Dame Felicity Lott was accompanied by Sebastian Wybrew since, sadly, Graham Johnson was recovering from serious illness, and ended the first half with a selection of English songs including slightly sanitised versions – after all, we were in a church! – of Lord Berners’ Red Roses and Noël Coward’s Alice is at it again, and, as well as displaying all her usual vocal virtues, she gave an object lesson in getting every word across in a resonant acoustic.  Hamish Milne opened the second part with as exhilarating a Chopin A flat Ballade as one could hope to hear and stunning performances of his favourite Medtner.

The two trios played by Benjamin Nabarro, Matthew Sharpe and Leslie Howard were an aptly contrasted pair with Beethoven at something approaching his most urbane in the Opus 70/2 Trio in E flat and Mendelssohn at his most Beethovenian in his C minor trio, both heard at the 2008 Festival.  All the charm of the Beethoven was on display whilst the Mendelssohn received as fine a performance as it is possible to imagine.  It fully deserved its unexpected encore, a short piece for violin and cello written by Leslie Howard for his mother’s 80th birthday, Phyllis’s Fancy, first heard at the final concert of the 2008 Festival and an absolute delight with its nod towards more popular musical culture!  It says something for the quality of the music-making that even after this and at the three-hour mark, the audience was still left shouting for more…

Which, of course, they got just under a week later at the Guildhall!

The programme for the second concert was rather more of a mixed bag with Morgan Szymanski following the performance of his Sarabande with Barrios’s Una Limosna por el amor de Dios, and Oliver Cox eloquent in Evelyn Glennie’s Little Prayer before the two came together in a pair of delightful waltzes by Antonio Lauro –  all music heard here in 2008.

High seriousness immediately ensued with Schumann’s rarely heard Op.107 songs although Graham Johnson’s introduction smoothly bridged the potential chasm and the songs themselves were wonderfully well sung by Kate Royal, a very fast rising young soprano who deservers every bit of her already considerable reputation.  Graham himself was still far from fully recovered and it was a more than generous gesture on his part to appear.

Contrast again with Martinu’s Czech Dances superbly played by Libor Novacek (yet again something heard in Bulawayo only a few weeks earlier) and deservedly raising smiles as well as an ovation before the first half ended with Schubert’s loveable A major Duo, Libby Wallfisch and Leslie Howard extracting all its charm and lyricism in a delightfully relaxed performance.

Piers Lane was ravishing in Chopin’s Op.posth.

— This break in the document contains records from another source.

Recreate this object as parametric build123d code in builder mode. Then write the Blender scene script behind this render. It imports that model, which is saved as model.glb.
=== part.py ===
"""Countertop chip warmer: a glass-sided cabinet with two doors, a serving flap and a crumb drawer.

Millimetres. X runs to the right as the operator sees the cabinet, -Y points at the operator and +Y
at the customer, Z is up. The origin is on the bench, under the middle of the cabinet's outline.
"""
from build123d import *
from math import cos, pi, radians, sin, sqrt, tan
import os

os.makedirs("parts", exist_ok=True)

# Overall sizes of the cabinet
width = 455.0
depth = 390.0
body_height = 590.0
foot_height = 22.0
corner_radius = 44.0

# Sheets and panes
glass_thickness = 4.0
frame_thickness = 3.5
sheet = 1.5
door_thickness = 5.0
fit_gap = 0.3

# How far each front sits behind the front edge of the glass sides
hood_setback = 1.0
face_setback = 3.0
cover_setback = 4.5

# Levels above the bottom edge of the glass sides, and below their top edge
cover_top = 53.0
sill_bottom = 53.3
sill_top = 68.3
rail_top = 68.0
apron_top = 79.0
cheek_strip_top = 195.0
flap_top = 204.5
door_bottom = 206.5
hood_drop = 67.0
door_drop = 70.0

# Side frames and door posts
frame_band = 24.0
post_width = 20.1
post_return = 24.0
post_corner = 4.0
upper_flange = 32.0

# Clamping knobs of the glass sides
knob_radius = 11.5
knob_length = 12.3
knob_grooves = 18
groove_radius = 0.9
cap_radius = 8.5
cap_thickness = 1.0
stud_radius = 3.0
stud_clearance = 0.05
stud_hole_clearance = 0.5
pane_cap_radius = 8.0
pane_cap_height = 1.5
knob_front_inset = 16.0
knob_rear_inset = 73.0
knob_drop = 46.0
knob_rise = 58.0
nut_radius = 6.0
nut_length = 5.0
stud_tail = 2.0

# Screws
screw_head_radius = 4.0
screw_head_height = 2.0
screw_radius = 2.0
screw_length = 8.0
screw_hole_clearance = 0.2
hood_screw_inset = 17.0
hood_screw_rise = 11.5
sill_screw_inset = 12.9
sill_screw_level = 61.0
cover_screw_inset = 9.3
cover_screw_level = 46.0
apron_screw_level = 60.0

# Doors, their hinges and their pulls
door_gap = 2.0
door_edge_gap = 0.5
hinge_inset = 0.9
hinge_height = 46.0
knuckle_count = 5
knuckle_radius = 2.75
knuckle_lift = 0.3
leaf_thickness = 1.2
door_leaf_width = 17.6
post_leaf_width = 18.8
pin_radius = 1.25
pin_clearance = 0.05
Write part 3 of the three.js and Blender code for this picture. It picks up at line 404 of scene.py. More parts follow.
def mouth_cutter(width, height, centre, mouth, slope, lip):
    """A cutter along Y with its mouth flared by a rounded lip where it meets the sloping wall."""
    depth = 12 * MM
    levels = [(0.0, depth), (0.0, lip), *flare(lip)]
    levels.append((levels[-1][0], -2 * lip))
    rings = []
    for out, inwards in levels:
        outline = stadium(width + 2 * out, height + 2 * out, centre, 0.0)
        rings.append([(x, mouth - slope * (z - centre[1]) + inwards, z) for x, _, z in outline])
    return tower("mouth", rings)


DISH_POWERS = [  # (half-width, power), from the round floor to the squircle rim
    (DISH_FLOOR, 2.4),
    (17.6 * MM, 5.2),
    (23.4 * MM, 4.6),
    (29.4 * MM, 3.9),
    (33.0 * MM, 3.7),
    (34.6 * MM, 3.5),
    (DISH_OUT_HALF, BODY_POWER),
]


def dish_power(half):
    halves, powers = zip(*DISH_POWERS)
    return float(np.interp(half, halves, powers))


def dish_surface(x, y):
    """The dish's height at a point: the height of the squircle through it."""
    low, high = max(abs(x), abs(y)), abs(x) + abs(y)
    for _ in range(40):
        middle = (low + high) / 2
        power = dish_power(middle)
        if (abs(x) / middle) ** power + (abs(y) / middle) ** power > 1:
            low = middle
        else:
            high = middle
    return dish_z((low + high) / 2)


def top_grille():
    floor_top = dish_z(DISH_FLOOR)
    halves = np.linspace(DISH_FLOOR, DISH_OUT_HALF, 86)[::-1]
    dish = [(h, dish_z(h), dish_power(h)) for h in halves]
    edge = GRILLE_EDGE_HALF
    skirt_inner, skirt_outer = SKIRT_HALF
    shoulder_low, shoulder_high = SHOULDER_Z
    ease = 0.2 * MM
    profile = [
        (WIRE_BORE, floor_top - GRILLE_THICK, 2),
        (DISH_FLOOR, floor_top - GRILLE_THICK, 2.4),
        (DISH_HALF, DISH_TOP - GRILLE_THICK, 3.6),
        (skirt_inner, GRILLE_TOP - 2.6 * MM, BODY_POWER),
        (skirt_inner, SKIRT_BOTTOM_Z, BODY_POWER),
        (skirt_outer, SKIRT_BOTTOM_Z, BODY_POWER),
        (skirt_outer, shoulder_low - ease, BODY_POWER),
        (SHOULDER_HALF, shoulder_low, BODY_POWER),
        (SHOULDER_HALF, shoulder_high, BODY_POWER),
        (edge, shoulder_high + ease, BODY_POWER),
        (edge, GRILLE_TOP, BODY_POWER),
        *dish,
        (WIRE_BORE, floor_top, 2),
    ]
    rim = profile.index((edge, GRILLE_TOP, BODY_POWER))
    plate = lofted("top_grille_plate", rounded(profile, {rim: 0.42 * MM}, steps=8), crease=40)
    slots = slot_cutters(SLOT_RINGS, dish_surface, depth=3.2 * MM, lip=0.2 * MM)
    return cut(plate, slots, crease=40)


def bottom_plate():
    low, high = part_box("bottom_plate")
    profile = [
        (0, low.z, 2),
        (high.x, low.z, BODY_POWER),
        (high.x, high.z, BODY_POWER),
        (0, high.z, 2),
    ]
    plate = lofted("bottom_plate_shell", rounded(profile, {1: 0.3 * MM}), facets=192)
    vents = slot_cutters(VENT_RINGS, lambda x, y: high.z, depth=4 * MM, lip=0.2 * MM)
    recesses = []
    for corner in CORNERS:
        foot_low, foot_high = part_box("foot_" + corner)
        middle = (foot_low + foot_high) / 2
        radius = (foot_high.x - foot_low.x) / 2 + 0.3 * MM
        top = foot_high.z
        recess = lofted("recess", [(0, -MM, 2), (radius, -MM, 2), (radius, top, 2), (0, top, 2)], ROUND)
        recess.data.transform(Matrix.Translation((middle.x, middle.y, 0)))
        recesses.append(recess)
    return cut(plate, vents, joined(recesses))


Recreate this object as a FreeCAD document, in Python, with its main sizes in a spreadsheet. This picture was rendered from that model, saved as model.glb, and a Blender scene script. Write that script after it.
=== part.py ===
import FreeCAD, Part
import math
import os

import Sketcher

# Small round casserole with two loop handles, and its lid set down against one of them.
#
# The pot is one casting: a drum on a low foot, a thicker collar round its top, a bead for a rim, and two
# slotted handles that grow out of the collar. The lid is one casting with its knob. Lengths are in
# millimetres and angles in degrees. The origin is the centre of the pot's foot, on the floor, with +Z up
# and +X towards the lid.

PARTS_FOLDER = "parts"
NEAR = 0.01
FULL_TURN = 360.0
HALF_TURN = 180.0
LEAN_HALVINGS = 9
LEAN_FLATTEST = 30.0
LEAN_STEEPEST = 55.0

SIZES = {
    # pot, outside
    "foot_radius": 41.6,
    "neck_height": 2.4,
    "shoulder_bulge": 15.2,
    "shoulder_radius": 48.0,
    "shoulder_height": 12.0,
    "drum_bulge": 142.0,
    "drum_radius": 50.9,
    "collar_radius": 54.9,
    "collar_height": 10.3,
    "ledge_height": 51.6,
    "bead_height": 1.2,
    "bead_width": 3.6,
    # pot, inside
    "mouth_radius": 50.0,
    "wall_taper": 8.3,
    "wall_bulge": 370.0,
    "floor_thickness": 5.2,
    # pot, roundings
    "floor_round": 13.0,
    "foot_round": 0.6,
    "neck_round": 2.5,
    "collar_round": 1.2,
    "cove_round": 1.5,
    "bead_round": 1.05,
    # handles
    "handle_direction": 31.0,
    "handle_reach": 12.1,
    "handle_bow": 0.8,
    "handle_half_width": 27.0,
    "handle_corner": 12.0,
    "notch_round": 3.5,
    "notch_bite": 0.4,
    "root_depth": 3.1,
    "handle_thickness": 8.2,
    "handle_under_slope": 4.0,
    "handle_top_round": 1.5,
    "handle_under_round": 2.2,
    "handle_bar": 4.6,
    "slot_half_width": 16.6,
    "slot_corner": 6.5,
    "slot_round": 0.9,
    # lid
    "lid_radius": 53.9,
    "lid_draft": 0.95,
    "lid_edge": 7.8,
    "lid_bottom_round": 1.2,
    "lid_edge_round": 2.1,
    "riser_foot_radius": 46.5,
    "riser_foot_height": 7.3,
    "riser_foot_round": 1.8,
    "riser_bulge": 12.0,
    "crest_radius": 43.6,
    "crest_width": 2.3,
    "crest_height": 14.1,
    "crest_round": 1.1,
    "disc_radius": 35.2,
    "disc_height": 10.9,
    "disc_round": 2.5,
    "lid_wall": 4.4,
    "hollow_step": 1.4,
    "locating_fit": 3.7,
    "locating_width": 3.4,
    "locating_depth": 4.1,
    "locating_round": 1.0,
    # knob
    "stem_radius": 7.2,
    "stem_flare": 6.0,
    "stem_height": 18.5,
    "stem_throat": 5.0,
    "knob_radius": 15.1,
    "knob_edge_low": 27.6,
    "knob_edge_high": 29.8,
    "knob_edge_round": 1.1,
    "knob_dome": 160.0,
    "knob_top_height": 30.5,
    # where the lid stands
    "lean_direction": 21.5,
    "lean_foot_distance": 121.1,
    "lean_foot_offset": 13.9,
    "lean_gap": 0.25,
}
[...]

C sharp minor Nocturne and then rang the changes with a vengeance in a wickedly funny performance of Dudley Moore’s famous Beethoven spoof before Fiona MacDonald and Kathryn Hannah, accompanied by Christopher Gould, joined in mezzo mellifluousness in three very varied duets – Purcell’s Sound the Trumpet, the Barcarolle from Offenbach’s Tales of Hoffman and the Skye Boat Song.  (Incidentally Kathryn’s mother, Barbara Bodmer, spent her early years in Bulawayo and Dorothy Sibson was her godmother.)

Liszt provided the finale with three Hungarian Rhapsodies for increasing numbers of pianists.  Leslie Howard played No.13 in A minor with all the melancholy, panache and swagger for which it calls and the notorious repeated note passage brilliantly executed.  He was joined by Coady Green in Liszt’s own piano duet version of the most famous of the rhapsodies, No.2 in D minor which generated a tremendous head of steam by the end, and they were in turn joined by Piers Lane and Michael Brownlee Walker for Liszt’s only known piece for eight hands at two pianos, an arrangement of the Rákóczy March.  The spectacle in itself was entertaining, the playing terrific and no encore could have followed this barn-storming conclusion to a remarkable pair of concerts – although we hope to surpass it in the present festival!
How the money was used

After all expenses, the concerts cleared, to be precise, £33 188.23 and so the 2010 Festival started with a guaranteed £11 000.00 whilst the Academy acquired twice that amount, and that share was put to good use: All pianos in need of attention received it with new hammers, actions overhauled, etc., and all nineteen pianos are now in the best possible shape. There were extensive alterations and improvements to the kitchen so that there are now two, one for the Academy’s use and one for the coffee shop and major functions. A carport for five cars was constructed, a good second-hand car acquired, considerable work done in the grounds which probably look better than they ever have, many minor improvements made including lighting inside and out, fans, repairs to floors and much else including the acquisition of quantities of books, music and CDs for the library, 80 kilos worth of which were sent from England – and door-to-door took a exactly a week!  A fountain was installed as a direct consequence of the London Concerts as Sir Howard Davies heard of the Academy through them and made a specific donation in memory of an old family friend. Sadly it is yet to achieve its desired form but that work is currently high on the agenda.

Much remains to be done, most notably the driveways, on which a modest start has been made, and air-conditioning for the Sibson Hall. Other plans include the creation of an outside performance area in the angle between Room 25 and the rear of the hall and, mundane but just as necessary, an increased provision of ladies’ toilets. So there’s plenty of work ahead but there can be some satisfaction that, thanks in large measure to the support of many friends in Britain, the Academy has weathered the storms of recent years in pretty good shape.